Carlos Teixeira is Professor, Department of Community, Culture and Global Studies, University of British Columbia. His current research focuses on the changing social geography of Canadian cities; ethnic entrepreneurship through comparative case studies of immigrants in Toronto and Vancouver; and the housing experiences and coping strategies of new immigrants and refugees in suburban Toronto and Vancouver. He has published in journals such as Urban Studies, Urban Geography, Environment and Planning C, The Canadian Geographer, Journal of Housing and the Built Environment, and Housing Studies, and has co-edited three books: The Housing and Economic Experiences of Immigrants in U.S. and Canadian Cities (University of Toronto Press, 2015), Immigrant Geographies of North American Cities (Oxford University Press, 2012), and The Portuguese in Canada: Diasporic Challenges and Adjustment, 2nd ed. (University of Toronto Press, 2009). He was also the Housing and Neighbourhoods Domain Leader for Metropolis British Columbia and the Priority Leader (National Coordinator) for the Housing and Neighbourhoods Research Domain of the Metropolis Project, a federally funded, Canada-wide consortium of academics, government partners and community organizations.

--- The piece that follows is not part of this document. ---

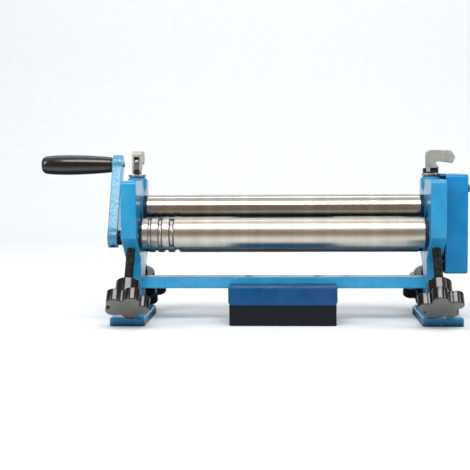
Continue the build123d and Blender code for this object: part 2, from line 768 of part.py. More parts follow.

Zhixi Zhuang is a Registered Professional Planner and Associate Professor at the School of Urban and Regional Planning, Toronto Metropolitan University. Her research focuses on ethnocultural diversity, migration and cities, and ethnic entrepreneurship and placemaking. Specifically, she explores the lived experiences of immigrant and racialized communities, their strategies for cultural recognition, and their negotiations for social, economic and political inclusion. Her research addresses the impacts of global migration on municipal policy and governance, and sheds light on equity-based approaches to planning with diversity.